START RECORDS PROVIDED

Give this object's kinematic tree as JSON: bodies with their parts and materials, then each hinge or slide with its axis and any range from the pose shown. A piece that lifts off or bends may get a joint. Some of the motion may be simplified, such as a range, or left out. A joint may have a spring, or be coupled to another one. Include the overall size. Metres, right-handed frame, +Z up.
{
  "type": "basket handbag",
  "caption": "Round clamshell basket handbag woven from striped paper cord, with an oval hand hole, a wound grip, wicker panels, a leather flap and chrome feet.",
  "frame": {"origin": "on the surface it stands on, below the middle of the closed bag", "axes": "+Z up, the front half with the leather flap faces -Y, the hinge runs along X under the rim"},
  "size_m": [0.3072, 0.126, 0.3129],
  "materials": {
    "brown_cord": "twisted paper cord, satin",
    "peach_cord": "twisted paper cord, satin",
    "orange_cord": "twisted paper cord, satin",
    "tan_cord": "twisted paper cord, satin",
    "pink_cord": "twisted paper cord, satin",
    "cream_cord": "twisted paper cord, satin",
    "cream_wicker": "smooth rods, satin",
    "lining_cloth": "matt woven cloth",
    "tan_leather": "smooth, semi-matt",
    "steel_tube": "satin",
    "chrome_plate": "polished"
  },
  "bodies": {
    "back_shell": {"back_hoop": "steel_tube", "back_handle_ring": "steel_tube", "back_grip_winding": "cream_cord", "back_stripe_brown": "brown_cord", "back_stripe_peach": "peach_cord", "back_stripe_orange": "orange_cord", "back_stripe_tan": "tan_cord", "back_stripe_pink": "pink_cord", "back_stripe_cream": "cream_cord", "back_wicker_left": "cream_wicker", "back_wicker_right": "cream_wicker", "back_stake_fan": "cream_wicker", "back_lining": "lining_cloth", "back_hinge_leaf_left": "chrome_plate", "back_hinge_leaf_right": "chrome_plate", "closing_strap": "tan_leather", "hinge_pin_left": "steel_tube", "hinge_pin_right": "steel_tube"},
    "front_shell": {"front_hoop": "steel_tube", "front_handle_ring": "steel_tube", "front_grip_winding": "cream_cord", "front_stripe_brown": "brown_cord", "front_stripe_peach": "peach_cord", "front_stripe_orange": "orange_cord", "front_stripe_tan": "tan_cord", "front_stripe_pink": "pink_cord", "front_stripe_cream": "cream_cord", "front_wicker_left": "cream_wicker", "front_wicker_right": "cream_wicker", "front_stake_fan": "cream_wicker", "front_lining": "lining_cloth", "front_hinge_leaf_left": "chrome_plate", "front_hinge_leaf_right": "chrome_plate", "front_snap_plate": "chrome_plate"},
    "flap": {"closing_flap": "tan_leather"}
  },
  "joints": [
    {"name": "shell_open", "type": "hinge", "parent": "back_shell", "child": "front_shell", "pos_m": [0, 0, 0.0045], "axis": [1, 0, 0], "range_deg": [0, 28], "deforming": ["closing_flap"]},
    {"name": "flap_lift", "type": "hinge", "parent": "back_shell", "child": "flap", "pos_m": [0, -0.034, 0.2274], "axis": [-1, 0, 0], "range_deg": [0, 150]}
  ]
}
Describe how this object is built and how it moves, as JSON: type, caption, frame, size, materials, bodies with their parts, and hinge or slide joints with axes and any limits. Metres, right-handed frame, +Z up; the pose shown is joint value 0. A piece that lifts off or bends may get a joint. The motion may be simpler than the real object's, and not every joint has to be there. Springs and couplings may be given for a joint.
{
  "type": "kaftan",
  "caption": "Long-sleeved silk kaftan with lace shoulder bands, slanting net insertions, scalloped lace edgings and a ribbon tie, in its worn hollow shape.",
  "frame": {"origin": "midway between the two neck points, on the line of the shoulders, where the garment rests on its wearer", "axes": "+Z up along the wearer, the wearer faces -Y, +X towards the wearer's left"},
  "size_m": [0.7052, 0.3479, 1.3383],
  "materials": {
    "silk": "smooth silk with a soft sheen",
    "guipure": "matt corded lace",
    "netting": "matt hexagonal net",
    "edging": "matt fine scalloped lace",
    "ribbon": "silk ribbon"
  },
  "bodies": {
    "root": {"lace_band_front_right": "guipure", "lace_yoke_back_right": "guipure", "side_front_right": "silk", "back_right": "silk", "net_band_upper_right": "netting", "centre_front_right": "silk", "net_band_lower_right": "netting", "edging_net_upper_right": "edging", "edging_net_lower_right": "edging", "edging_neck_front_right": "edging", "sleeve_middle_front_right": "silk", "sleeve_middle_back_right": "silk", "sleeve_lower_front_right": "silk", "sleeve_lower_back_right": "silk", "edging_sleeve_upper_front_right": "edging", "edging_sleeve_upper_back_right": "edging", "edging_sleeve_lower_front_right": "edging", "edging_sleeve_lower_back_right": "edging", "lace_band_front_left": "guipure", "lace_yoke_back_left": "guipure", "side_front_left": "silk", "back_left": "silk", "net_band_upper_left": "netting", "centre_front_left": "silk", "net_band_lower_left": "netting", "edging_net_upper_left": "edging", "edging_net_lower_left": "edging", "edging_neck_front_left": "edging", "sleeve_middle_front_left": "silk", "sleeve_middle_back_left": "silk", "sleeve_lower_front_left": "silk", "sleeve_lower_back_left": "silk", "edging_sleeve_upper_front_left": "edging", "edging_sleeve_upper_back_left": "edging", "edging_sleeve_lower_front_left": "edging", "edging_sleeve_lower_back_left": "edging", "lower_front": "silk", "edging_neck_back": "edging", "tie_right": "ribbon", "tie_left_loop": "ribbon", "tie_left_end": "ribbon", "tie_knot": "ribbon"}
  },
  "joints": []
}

END RECORDS PROVIDED
START RECORDS PROVIDED

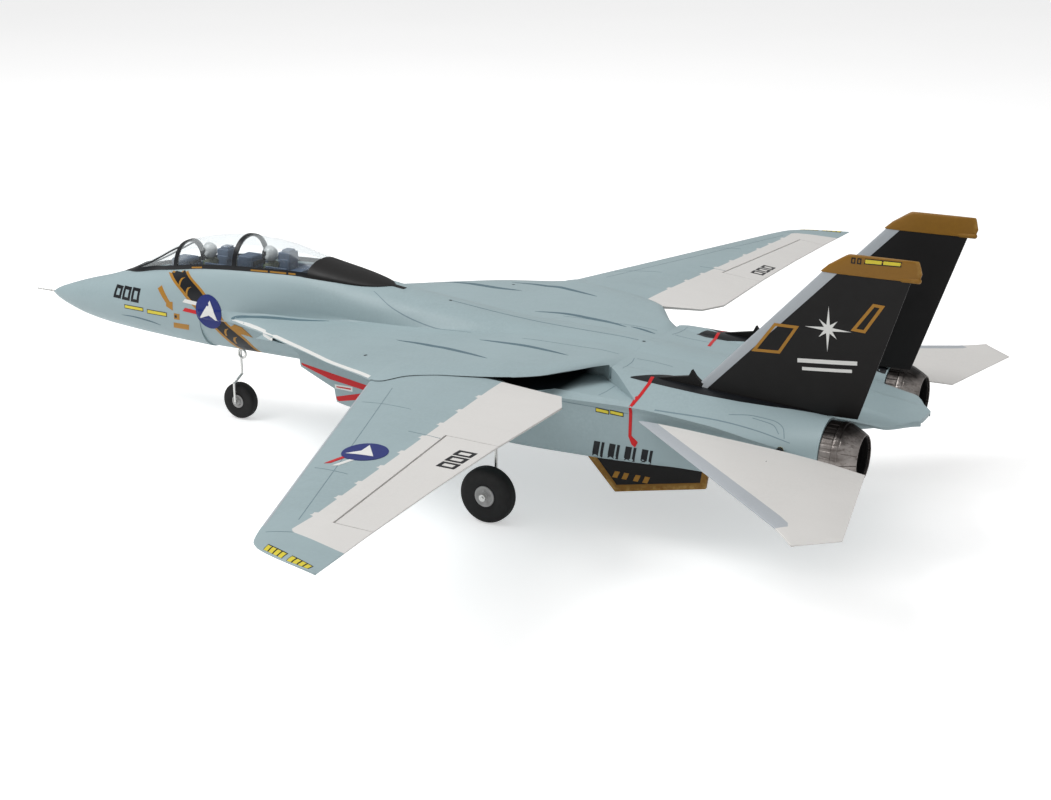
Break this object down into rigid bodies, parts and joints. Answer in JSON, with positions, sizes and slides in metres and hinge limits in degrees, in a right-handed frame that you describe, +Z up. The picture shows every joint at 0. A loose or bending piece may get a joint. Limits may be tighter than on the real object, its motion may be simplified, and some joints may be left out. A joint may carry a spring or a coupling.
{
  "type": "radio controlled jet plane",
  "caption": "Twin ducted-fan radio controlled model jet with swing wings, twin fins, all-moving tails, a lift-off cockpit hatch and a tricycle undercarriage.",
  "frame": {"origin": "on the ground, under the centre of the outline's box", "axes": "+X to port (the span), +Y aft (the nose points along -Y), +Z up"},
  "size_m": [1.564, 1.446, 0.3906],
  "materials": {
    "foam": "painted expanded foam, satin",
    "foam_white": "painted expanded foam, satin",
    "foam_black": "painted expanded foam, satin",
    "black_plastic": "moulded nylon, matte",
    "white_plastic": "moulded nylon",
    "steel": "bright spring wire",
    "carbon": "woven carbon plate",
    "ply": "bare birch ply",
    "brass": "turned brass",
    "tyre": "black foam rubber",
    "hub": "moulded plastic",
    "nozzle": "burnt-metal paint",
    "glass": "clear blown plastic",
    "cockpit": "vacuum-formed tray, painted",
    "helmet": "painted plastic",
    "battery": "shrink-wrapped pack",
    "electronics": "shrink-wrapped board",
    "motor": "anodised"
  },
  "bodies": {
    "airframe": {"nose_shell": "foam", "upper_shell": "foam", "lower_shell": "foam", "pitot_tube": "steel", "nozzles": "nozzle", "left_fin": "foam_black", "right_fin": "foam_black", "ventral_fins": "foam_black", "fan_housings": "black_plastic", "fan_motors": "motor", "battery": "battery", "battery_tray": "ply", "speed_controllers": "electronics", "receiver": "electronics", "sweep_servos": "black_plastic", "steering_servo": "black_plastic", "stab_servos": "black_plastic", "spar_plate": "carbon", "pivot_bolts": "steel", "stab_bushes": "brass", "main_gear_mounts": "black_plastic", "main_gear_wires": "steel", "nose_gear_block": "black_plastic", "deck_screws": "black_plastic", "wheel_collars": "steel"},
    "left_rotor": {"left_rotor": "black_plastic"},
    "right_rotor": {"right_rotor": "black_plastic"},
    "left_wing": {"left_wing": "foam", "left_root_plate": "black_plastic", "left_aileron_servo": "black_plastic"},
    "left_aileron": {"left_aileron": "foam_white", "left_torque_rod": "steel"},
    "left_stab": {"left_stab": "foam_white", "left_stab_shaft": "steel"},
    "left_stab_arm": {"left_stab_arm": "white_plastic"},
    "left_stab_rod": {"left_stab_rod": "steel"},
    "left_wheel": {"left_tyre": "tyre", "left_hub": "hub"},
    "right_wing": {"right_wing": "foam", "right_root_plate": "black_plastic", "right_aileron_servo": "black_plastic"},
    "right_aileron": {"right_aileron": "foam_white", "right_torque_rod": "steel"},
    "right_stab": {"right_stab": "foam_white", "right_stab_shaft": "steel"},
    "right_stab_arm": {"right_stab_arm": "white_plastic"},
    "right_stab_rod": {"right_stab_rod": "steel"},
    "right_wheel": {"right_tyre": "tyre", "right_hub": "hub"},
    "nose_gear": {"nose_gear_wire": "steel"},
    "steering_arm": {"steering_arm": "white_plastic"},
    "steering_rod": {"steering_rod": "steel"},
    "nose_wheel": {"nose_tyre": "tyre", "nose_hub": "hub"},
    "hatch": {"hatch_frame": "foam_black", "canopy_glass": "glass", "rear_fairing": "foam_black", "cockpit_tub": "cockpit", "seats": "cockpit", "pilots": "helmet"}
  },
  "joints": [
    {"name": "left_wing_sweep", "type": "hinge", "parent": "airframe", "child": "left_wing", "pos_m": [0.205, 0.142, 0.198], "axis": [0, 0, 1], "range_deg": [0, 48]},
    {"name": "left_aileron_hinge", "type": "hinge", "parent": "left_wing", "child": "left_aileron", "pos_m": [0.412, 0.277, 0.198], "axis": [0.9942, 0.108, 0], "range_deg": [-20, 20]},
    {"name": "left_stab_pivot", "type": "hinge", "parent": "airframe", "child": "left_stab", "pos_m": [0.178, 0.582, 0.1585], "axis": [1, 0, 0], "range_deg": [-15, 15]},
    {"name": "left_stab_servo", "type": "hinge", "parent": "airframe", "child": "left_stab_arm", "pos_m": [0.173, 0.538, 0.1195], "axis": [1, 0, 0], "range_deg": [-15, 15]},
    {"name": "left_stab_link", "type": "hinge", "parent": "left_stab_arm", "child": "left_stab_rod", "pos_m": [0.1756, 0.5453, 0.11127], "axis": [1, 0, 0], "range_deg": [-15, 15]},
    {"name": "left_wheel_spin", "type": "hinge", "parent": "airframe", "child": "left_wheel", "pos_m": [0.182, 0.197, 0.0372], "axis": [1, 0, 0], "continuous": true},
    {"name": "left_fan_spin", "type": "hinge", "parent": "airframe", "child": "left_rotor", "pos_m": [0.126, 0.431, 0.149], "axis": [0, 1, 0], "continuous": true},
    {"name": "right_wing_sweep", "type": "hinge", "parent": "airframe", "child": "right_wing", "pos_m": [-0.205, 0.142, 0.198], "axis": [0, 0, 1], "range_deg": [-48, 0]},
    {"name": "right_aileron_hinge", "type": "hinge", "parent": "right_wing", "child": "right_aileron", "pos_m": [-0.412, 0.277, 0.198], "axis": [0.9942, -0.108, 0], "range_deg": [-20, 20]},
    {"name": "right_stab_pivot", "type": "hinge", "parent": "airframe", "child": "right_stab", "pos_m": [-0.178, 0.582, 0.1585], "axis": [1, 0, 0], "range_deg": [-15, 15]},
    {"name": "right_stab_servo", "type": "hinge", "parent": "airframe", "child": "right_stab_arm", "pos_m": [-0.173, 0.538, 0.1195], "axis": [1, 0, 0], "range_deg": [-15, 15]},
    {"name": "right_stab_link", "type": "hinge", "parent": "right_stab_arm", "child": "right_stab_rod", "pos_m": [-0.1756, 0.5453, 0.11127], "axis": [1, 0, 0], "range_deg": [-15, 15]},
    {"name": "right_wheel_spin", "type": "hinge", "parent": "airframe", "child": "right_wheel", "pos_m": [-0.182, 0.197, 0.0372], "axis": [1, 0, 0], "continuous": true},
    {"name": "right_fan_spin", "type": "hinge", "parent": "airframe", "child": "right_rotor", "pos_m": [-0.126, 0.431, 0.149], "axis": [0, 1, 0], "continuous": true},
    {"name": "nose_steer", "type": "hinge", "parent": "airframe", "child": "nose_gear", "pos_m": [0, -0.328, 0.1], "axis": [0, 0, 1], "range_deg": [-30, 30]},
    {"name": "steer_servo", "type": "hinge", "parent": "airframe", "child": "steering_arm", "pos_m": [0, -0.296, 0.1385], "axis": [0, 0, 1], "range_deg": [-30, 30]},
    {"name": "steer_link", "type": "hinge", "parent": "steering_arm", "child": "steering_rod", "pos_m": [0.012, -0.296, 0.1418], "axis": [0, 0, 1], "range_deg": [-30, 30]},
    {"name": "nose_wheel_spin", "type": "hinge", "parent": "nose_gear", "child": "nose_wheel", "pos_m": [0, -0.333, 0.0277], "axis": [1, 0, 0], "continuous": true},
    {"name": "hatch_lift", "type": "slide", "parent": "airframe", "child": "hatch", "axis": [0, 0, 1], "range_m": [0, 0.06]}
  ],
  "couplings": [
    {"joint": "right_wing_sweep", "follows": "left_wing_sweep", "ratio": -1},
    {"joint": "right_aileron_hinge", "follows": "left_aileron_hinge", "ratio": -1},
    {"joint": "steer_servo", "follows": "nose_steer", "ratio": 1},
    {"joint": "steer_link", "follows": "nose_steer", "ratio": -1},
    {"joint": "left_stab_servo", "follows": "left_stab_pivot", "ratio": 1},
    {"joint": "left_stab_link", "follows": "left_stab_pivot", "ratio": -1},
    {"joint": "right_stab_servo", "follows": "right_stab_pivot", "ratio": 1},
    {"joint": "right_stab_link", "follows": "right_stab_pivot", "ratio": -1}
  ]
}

END RECORDS PROVIDED

**SHORT PROBLEM**: Search the records for the word "pose" and copy every line where it occurs.

**FINAL RESULT**:
Give this object's kinematic tree as JSON: bodies with their parts and materials, then each hinge or slide with its axis and any range from the pose shown. A piece that lifts off or bends may get a joint. Some of the motion may be simplified, such as a range, or left out. A joint may have a spring, or be coupled to another one. Include the overall size. Metres, right-handed frame, +Z up.
Describe how this object is built and how it moves, as JSON: type, caption, frame, size, materials, bodies with their parts, and hinge or slide joints with axes and any limits. Metres, right-handed frame, +Z up; the pose shown is joint value 0. A piece that lifts off or bends may get a joint. The motion may be simpler than the real object's, and not every joint has to be there. Springs and couplings may be given for a joint.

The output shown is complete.